La ville pittoresque de Chaouen à flanc de montagne. SILVIA B


Certaines maisons d’hôtes offrent également ce « service » pour une quinzaine d’euros. Sans le mentionner dans leur catalogue. A la terrasse d’un café stratégiquement situé, un homme s’approche de potentiels acheteurs : « Celle-ci c’est la meilleure, frère ! », lance Mohamed, qui expose au nouveau venu sa grosse boulette de hachisch. N’est-ce pas interdit ? « Ici tu peux fumer où tu veux, mais pas devant le commissariat ! », plaisante-t-il, avant de suggérer de se rendre sur « le terrain » voir comment est « travaillé » le kif.


Mexicaine, afghane et beldia

Mohamed accompagne un groupe de touristes à quelques kilomètres dans un village pauvre où le vert des champs s’étend à perte de vue. « Ici tu as la plante mexicaine, l’afghane, la beldia (locale en arabe) », énumère le guide. Selon lui, la plupart des fermiers importent des graines permettant d’obtenir de plus grandes quantités.
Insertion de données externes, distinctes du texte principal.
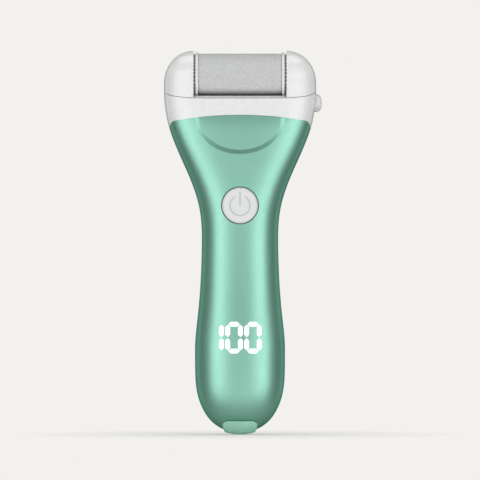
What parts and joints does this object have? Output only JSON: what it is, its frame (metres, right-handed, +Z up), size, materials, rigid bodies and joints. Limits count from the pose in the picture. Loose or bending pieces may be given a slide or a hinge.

Ketama. Sur le toit d'une maison, des bottes de plants de cannabis étalées pour sécher. MOHAMED DRISSI KAMILI / LE DESK


A quelques mètres de là, de jeunes Français sillonnent les plantations avec un « guide », étape préalable à la « démonstration ». Les deux groupes se retrouvent devant une modeste ferme où un agriculteur, après avoir tapoté sur un seau, récupère la poudre qui se forme au fond, entre dans son atelier. Il revient quelques minutes après avec le produit fini. Des femmes du village assistent à la scène, l’air amusé, tandis que des poules picorent autour de la maisonnette. « Ça, ça va direct à la cité. Direct à Saint-Ouen ! », dans la région parisienne, lance un badaud, en claquettes et maillot de foot du Paris-Saint-Germain, qui vient d’acheter 200 euros de cannabis.
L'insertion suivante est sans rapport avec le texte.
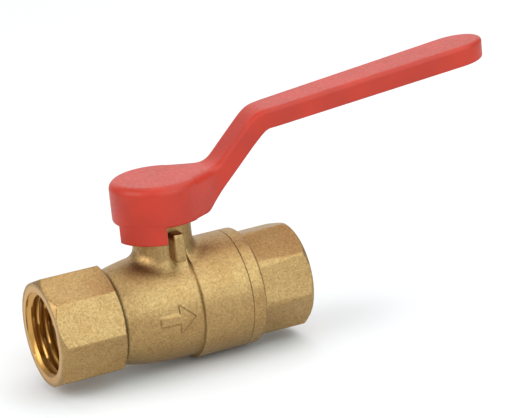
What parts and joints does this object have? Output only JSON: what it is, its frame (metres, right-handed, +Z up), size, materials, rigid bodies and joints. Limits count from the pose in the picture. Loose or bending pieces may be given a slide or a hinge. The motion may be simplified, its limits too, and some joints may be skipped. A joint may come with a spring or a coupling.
{
  "type": "ball valve",
  "caption": "Quarter-turn ball valve with a cast body, octagonal female-threaded ends, a chromed ball on a stem, and a raised lever coated red.",
  "frame": {"origin": "on the pipe axis where the inlet's full thread begins, 1 mm inside the inlet port face", "axes": "+X along the pipe from inlet to outlet, +Z up along the stem; the stem axis stands at x = 31.8 mm and the open lever points along +X"},
  "size_m": [0.1239, 0.0286, 0.0637],
  "materials": {
    "cast_brass": "blasted casting, satin",
    "turned_brass": "machined",
    "ball_chrome": "polished plating",
    "seat_ptfe": "smooth matte",
    "seal_rubber": "moulded",
    "red_coating": "red semi-gloss coating over a die casting",
    "screw_steel": "dark zinc"
  },
  "bodies": {
    "housing": {"valve_body": "cast_brass", "end_cap": "cast_brass", "cap_oring": "seal_rubber", "seat_inlet": "seat_ptfe", "seat_outlet": "seat_ptfe", "thrust_washer": "seat_ptfe", "packing_lower": "seat_ptfe", "packing_upper": "seat_ptfe", "gland_ring": "turned_brass", "gland_nut": "turned_brass"},
    "ball": {"ball": "ball_chrome"},
    "lever": {"stem": "turned_brass", "stem_oring_lower": "seal_rubber", "stem_oring_upper": "seal_rubber", "lever_handle": "red_coating", "handle_set_screw": "screw_steel"}
  },
  "joints": [
    {"name": "lever_turn", "type": "hinge", "parent": "housing", "child": "lever", "pos_m": [0.0318, 0, 0.0215], "axis": [0, 0, 1], "range_deg": [-90, 0]},
    {"name": "ball_turn", "type": "hinge", "parent": "housing", "child": "ball", "pos_m": [0.0318, 0, 0], "axis": [0, 0, 1], "range_deg": [-90, 0]}
  ],
  "couplings": [
    {"joint": "ball_turn", "follows": "lever_turn", "ratio": 1}
  ]
}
Comme ces jeunes, nombreux sont ceux qui viennent à Chaouen pour son kif. La ville est toutefois parvenue en quelques années à élargir la palette de ses visiteurs. « Il y a 20 ans, les touristes étaient essentiellement de jeunes Espagnols qui venaient fumer. Maintenant, les non-fumeurs viennent aussi pour le bleu de la ville, très apprécié par les touristes chinois », explique le patron d’une agence de voyage.